In the 16 April 2013 op-ed A History of Violence, Cascadia Weekly noted the onset of the anti-Indian hate campaign led by CERA, the Tea Party and property rights organizers, as well as the historical connection between property rights groups and Christian Patriot militias. On 5 May, I elaborated on this background in an IC Magazine article titled White Power on the Salish Sea: The Wall Street/Tea Party Convergence, which I updated and expanded on 11 October 2013 under the title Wall Street v. Coast Salish: Cherry Point conflict enters electoral arena.

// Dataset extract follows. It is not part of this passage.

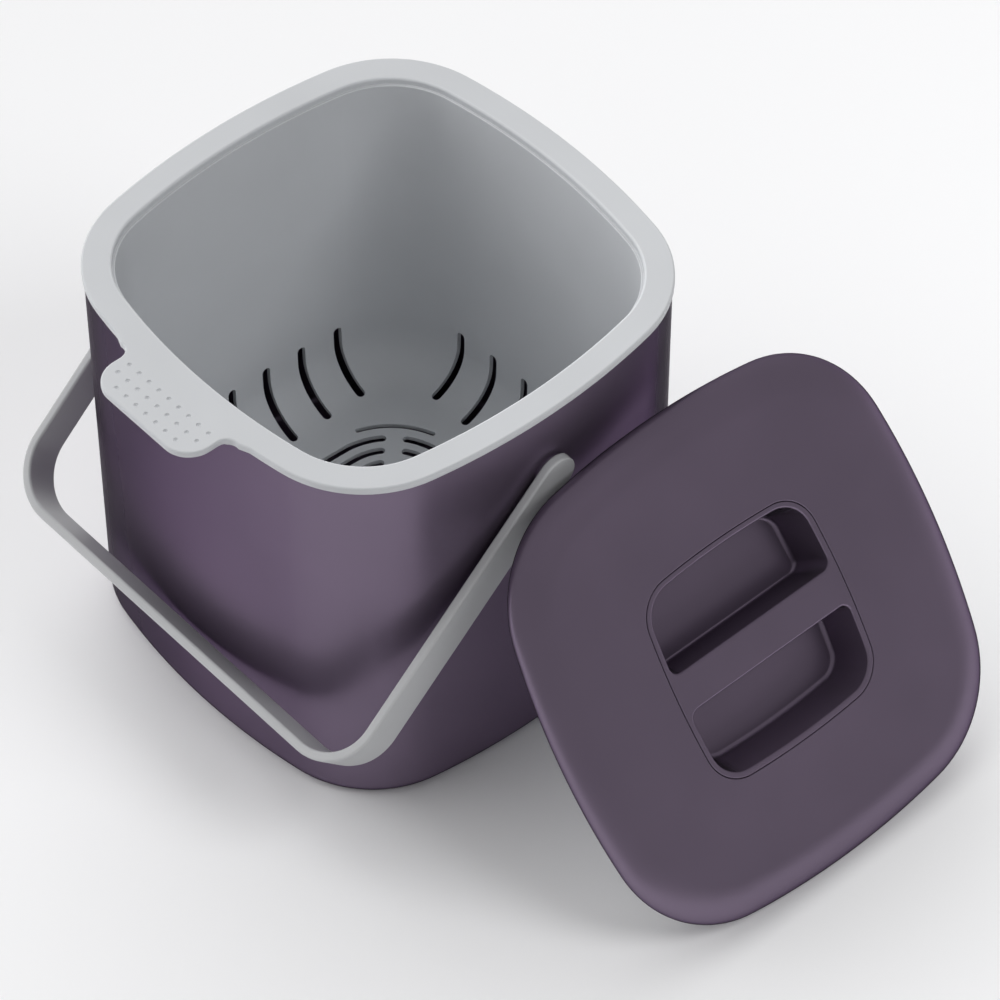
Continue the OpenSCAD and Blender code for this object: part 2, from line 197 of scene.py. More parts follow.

As I noted in the recent IC publication People Land Truth 2013 (see Anti-Indian Hate Campaign), 

"Noticeably absent from Wise Use, CERA and Tea Party propaganda is the notion that treaty rights are indeed property rights. While they are collective rather than individual rights, the land, water, fish and environment that supports Northwest American Indian culture and society is very much their property. As the supreme law of the land, along with the U.S. Constitution, Indian treaties explicitly delineate tribal properties that cannot be damaged. When industrial and other development projects impair treaty-guaranteed tribal property, the federal government is obligated to intervene on their behalf."


Fighting Indians thus involves fighting the federal government, and as we know from reading history, that hasn't worked out so well for the property rights/militia milieu.